→ Supplied records:

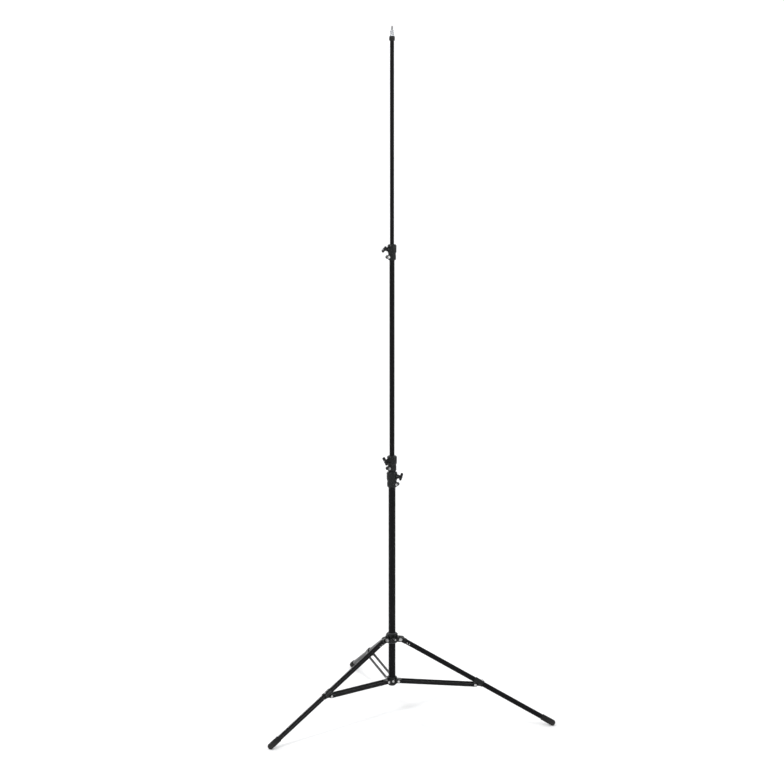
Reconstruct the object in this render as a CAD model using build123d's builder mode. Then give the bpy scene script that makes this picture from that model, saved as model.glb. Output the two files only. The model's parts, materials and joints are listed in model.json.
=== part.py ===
from build123d import *
import os
from math import atan2, cos, degrees, hypot, radians, sin

# Folding light stand: a column of four telescopic tubes, locked by clamp collars with
# T-knobs, on three legs that fold up against it. Millimetres, floor at z = 0, column
# on the z axis.

# Clearances
SLIDE_GAP = 0.3  # between parts that slide or turn past each other
PIVOT_GAP = 0.05  # radial, a pin in the hole it turns in

# Column tubes, from the base tube to the top riser
TUBE_RADII = (14.0, 12.0, 10.0, 8.0)
TUBE_WALL = 1.5
TUBE_BOTTOMS = (118.0, 178.0, 968.0, 1781.0)
COLUMN_TOP = 2663.0
BUSH_FLANGE = 8.0
BUSH_PLUG = 14.0
COLUMN_PLUG_FLANGE = 5.0

# Clamp collars, each fixed on the top end of its lower tube
COLLAR_BOTTOMS = (918.0, 982.0, 1812.0)
COLLAR_HEIGHT = 61.0
COLLAR_SOCKET = 38.0  # depth of the lower tube in the collar
COLLAR_SKIRT = 4.5  # wall outside the lower tube
COLLAR_SWELL = 7.5  # the same at the swelling round the knob
COLLAR_NECK = 23.0  # where the skirt begins to swell
COLLAR_BULGE = 34.0  # where the swelling is full
COLLAR_CROWN = 9.0  # height of the rounded top edge
COLLAR_RIM = 1.5  # chamfer at the lower edge
COLLAR_AZIMUTHS = (342.0, 222.0, 207.0)
KNOB_TURNS = (35.0, -50.0, 32.0)
KNOB_HEIGHT = 43.0  # knob axis above the collar's lower end
BOSS_RADIUS = 8.5
BOSS_REACH = 13.5  # end of the knob boss outside the lower tube
LUG_HEIGHT = 15.0
LUG_BOTTOM = 5.0
LUG_WIDTH = 15.0
LUG_REACH = 15.0
CLAMP_SLOT = 2.0
CLAMP_BOLT_RADIUS = 2.5
CLAMP_HEAD_RADIUS = 4.7
CLAMP_HEAD_HEIGHT = 4.0
CLAMP_BOLT_TAIL = 6.0  # bolt end beyond the lug

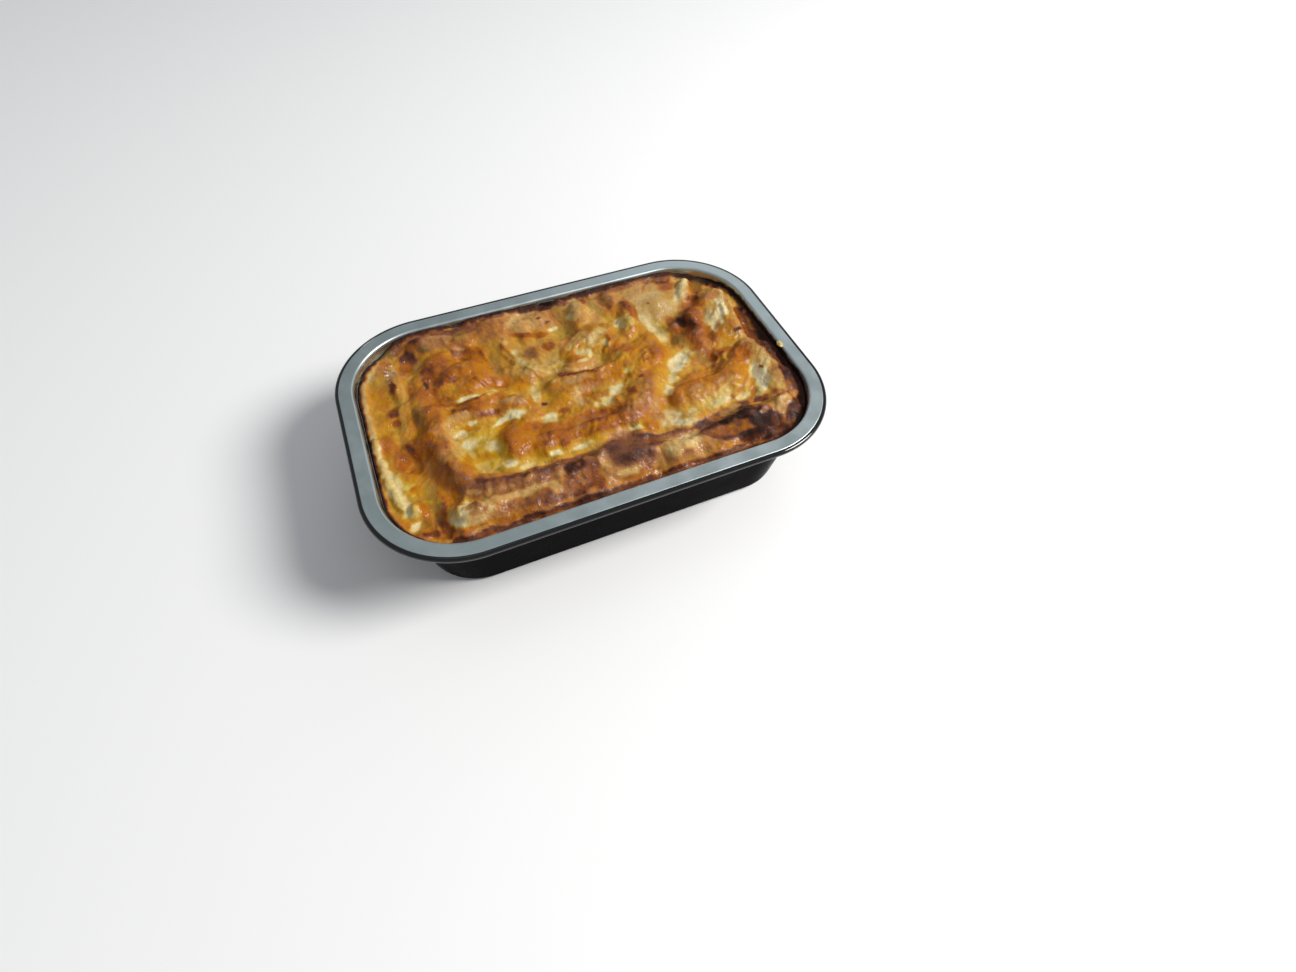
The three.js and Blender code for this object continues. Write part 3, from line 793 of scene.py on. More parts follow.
def soft_step(value, low, high):
    share = np.clip((value - low) / (high - low), 0, 1)
    return share * share * (3 - 2 * share)


def firm(share):
    """Turns a soft hill into a patch whose edge lies at the given half-size."""
    return soft_step(share, exp(-FALL_OFF * PATCH_END ** 3), exp(-FALL_OFF * PATCH_FULL ** 3))


def dab(done, skin, cx, cy, half_long, half_broad=None, turn=0, share=1.0):
    place = (cx, cy, half_long, half_broad or half_long, turn)
    return done, skin, lambda x, y: share * firm(oval(x, y, *place))


def stroke(done, skin, width, *through, share=1.0):
    path = [(px, py, 1) for px, py in through]
    return done, skin, lambda x, y: share * firm(along_path(x, y, path, width, width))


# %% The diner's line of sight
SHEET_LEVEL = TRAY_HEIGHT - 2


def on_sheet(x, y, z):
    """Where the diner's line of sight to a point crosses the level sheet."""
    share = (CAMERA_AT[2] - SHEET_LEVEL) / (CAMERA_AT[2] - z)
    return CAMERA_AT[0] + (x - CAMERA_AT[0]) * share, CAMERA_AT[1] + (y - CAMERA_AT[1]) * share


far_crest = [round(v, 1) for v in on_sheet(0, 60, TRAY_HEIGHT + 3)]
print("A crest at (0, 60) has the finish of the sheet at", far_crest)

# %% The painter's list
PAINT = []  # each mark: its doneness, its skin, and how much of it reaches a place


def paint(where, *marks):
    """Adds marks to the list. Where two of them meet, the later one goes on top."""
    PAINT.extend(marks)
    print(f"{where}: {len(marks)} marks")


# %% [markdown]
# ### Broad grounds
# First the large areas, as a painter lays in a ground: gold over the heap on the left, tan
# sauce along the far side, brown along the front roll, cream on the right.

# %% Broad grounds
paint(
    "broad grounds",
    dab(.40, .2, -97, 12, 6, 42), dab(.48, .1, -50, 25, 24, 28, 0, .8),
    dab(.30, .1, -55, -22, 16, 16, -20), dab(.46, .8, 0, 58, 62, 12, 0, .9),
    dab(.36, .8, 60, 48, 20, 20), dab(.36, .5, -15, 24, 22, 18, 0, .8),
    dab(.50, 0, 34, 12, 17, 20, 30), dab(.38, .3, 66, -30, 30, 10, 10),
    dab(.34, .6, 92, 20, 9, 30), dab(.28, .6, 92, -25, 10, 20), dab(.50, .7, -25, -55, 58, 11),
    dab(.42, .8, 32, -54, 22, 11), dab(.60, .1, 0, -25, 44, 9), dab(.34, .1, -10, -36, 32, 4),
    dab(.42, .2, -84, 25, 9, 32), dab(.38, 0, -13, 0, 11, 9), dab(.48, .2, 0, 3, 20, 7))

# %% [markdown]
# ### The strip along the left wall
# Pale sauce climbed the left wall and hardly browned. Beside it run orange cheese and, in the
# near corner, small cream curds with dark oil between them.

# %% Left wall and near corner
paint(
    "left wall and near corner",
    stroke(.24, .9, 1.6, (-97, 53), (-101, 42), (-101.5, 20), (-101.5, 2)),
    stroke(.10, .6, 1.7, (-101.5, 4), (-101, -8), (-99.5, -20)),
    dab(.26, .9, -96, 46, 3.6, 7, -20),
    stroke(.05, .5, 2.8, (-99.5, -20), (-98, -30), (-96, -38)),
    dab(.66, .1, -96, -3, 3.4, 7, 0, .9), dab(.62, .2, -93, -14, 3.4, 7),
    dab(.28, .3, -95, -23, 1.6, 4), dab(.28, .9, -92, 49, 5, 6),
    dab(.50, 0, -94, 28, 4, 9, 0, .7), dab(.44, 0, -95, 6, 3, 12, 0, .6),
    stroke(.30, .4, 1.8, (-87, 4), (-85, 16), (-84, 32), (-86, 48), share=.8),
    dab(.54, 0, -80, 10, 5, 14), dab(.78, .3, -90, 16, 3, 3.4), dab(.74, .3, -90, 9, 2.6, 3),
    dab(.76, .3, -87, 33, 2, 5), dab(.62, 0, -93, 22, 2.5, 4, 0, .6),
    dab(.66, .2, -92, 33, 2, 3, 0, .6), dab(.72, .1, -86, -12, 6, 9),
    dab(.60, .1, -86, -24, 4, 6), dab(.22, 0, -92, -31, 4, 7), dab(.10, .3, -97, -27, 3, 5),
    dab(.50, 0, -90, -25, 2.4, 3, 0, .8),
    stroke(.74, .2, 1.3, (-92.5, -5), (-92, -13), (-89, -22), share=.7),
    dab(.78, .2, -87, -9, 3, 3, 0, .7), dab(.44, .5, -89.5, -8, 1.2, 4, 10, .6),
    dab(.66, .1, -96, -2, 2.6, 5, 0, .9), dab(.74, .1, -91.5, -16, 2.4, 4, 0, .8),
    dab(.60, 0, -89, -32, 3, 3), dab(.02, .3, -93, -43, 4.4, 4.5), dab(.10, .3, -96, -36, 3, 3),
    dab(.66, 0, -88, -44, 2.6, 5), dab(.40, 0, -87, -36, 3.4, 11, 0, .8),
    dab(.60, 0, -88, -45, 2.8, 4, 0, .9), dab(.08, .4, -93, -52, 3.4, 2.6, 20),
    dab(.62, .1, -88, -52, 3, 4, 0, .9), dab(.16, .4, -84, -55, 2.6, 2, 0, .6),
    dab(.66, 0, -82, -44, 3.4, 12, 0, .8), dab(.68, 0, -77, -43, 3.4, 4, 0, .9),
    dab(.84, .2, -88, -57.5, 4, 2.4), dab(.72, .1, -84, -60, 4, 2.4, 0, .9),
    dab(.56, 0, -97, -49, 2, 3))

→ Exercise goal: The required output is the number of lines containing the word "three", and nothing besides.

→ Solution for this problem: 2